Instruction — Check each line below for the word "scene", and copy those that have it.

Exercise input —

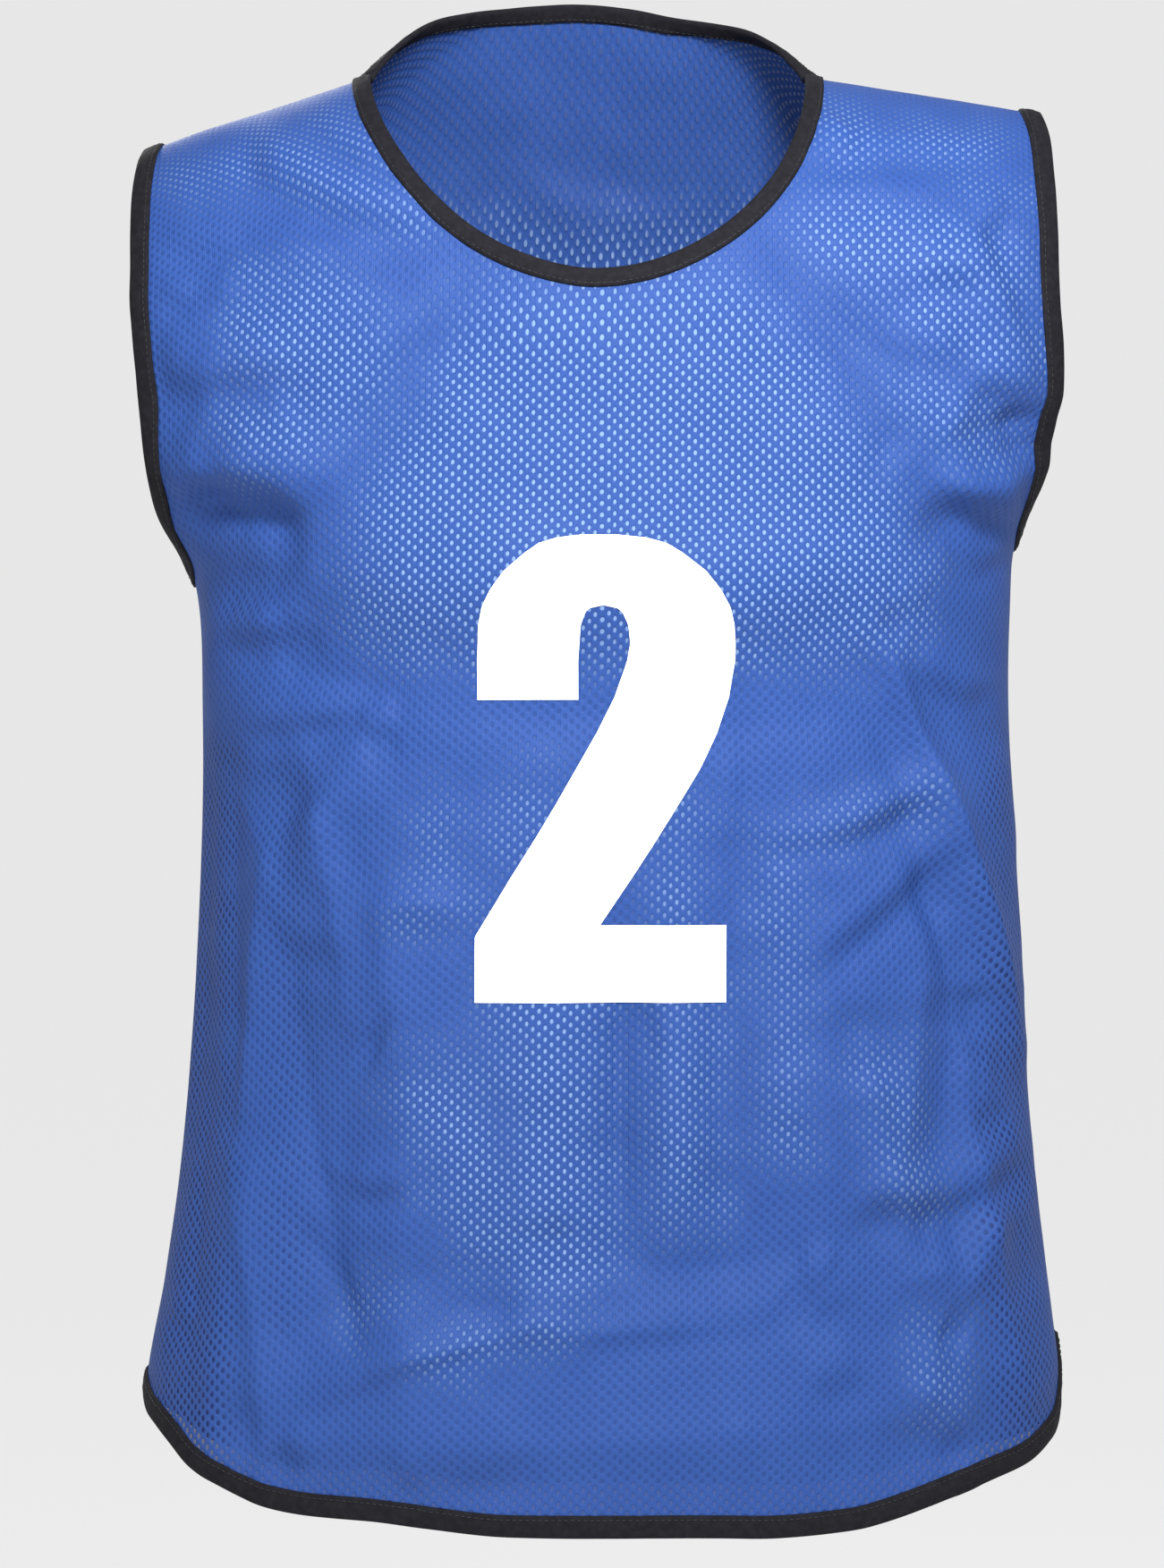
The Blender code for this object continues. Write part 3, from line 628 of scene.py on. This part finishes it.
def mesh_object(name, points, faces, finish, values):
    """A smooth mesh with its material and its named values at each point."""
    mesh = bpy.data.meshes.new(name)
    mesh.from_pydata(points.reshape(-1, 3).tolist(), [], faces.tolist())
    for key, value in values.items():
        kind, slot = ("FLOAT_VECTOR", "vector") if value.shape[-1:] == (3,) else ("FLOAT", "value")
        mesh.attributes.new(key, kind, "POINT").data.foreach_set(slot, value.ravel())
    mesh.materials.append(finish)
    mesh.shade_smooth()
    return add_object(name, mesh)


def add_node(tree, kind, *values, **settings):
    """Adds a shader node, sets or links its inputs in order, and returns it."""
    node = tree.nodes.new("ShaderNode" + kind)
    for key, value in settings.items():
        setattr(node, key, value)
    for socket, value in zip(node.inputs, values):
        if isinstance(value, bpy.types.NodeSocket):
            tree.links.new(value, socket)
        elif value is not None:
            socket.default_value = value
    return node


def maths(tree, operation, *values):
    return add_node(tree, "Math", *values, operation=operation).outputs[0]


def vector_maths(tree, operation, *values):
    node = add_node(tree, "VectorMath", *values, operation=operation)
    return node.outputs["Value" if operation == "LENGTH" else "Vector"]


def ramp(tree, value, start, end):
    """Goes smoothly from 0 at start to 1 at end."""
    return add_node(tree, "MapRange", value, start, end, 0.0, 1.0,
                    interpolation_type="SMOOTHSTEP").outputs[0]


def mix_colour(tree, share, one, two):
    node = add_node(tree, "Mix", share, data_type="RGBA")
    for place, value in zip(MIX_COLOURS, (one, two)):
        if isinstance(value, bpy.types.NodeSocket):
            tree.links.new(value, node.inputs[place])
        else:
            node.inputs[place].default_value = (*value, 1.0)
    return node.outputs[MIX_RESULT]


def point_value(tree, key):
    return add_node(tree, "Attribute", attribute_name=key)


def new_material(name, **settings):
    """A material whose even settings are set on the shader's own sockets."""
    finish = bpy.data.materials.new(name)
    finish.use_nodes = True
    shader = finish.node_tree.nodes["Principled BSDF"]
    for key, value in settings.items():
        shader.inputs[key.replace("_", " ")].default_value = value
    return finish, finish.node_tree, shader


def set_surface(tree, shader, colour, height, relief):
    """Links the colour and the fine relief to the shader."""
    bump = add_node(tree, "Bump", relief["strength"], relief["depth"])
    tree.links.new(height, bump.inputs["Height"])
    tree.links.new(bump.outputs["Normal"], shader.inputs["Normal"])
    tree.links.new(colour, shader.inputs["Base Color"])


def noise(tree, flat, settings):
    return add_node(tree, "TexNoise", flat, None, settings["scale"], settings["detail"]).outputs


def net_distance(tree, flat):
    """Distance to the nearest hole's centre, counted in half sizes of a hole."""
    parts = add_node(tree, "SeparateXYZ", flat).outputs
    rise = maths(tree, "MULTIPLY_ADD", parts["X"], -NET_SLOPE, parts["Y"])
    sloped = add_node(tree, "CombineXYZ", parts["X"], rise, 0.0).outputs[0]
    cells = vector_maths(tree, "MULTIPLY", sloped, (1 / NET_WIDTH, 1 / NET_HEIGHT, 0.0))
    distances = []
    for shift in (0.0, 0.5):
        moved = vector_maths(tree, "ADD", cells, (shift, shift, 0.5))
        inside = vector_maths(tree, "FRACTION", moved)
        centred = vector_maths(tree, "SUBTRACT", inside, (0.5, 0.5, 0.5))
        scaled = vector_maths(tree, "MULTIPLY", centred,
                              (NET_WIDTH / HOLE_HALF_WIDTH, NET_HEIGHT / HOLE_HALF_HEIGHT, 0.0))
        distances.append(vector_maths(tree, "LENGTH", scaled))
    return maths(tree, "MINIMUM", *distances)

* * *

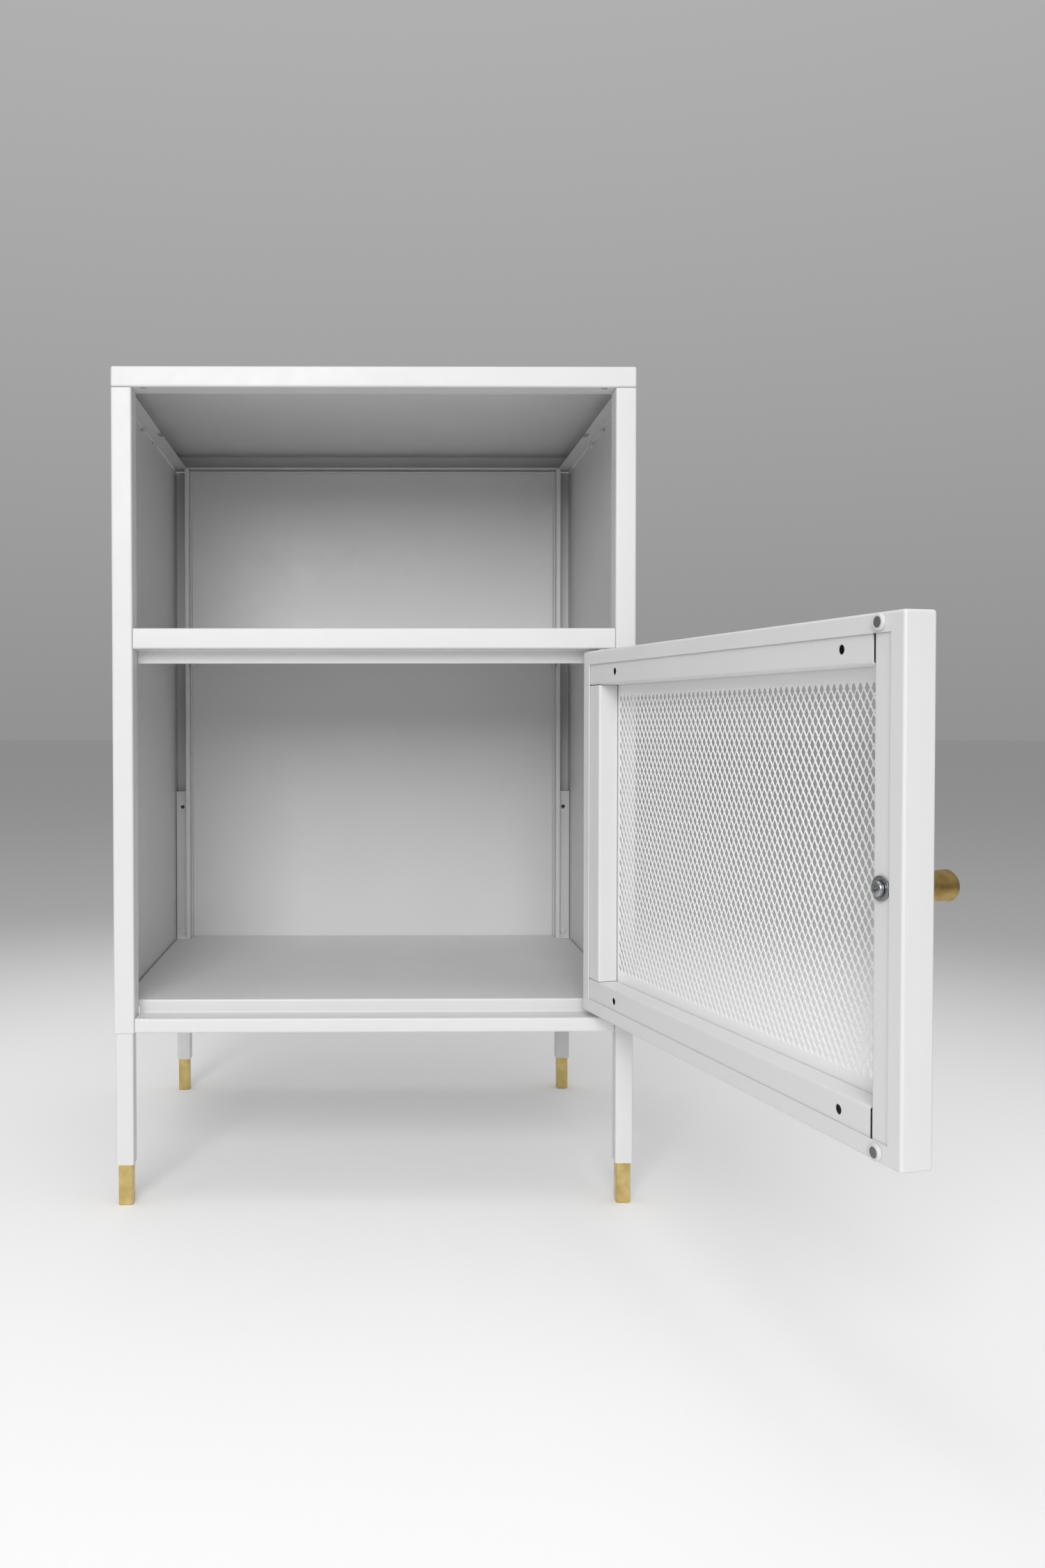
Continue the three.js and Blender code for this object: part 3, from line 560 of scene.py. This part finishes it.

Solution to the exercise —
The Blender code for this object continues. Write part 3, from line 628 of scene.py on. This part finishes it.
Continue the three.js and Blender code for this object: part 3, from line 560 of scene.py. This part finishes it.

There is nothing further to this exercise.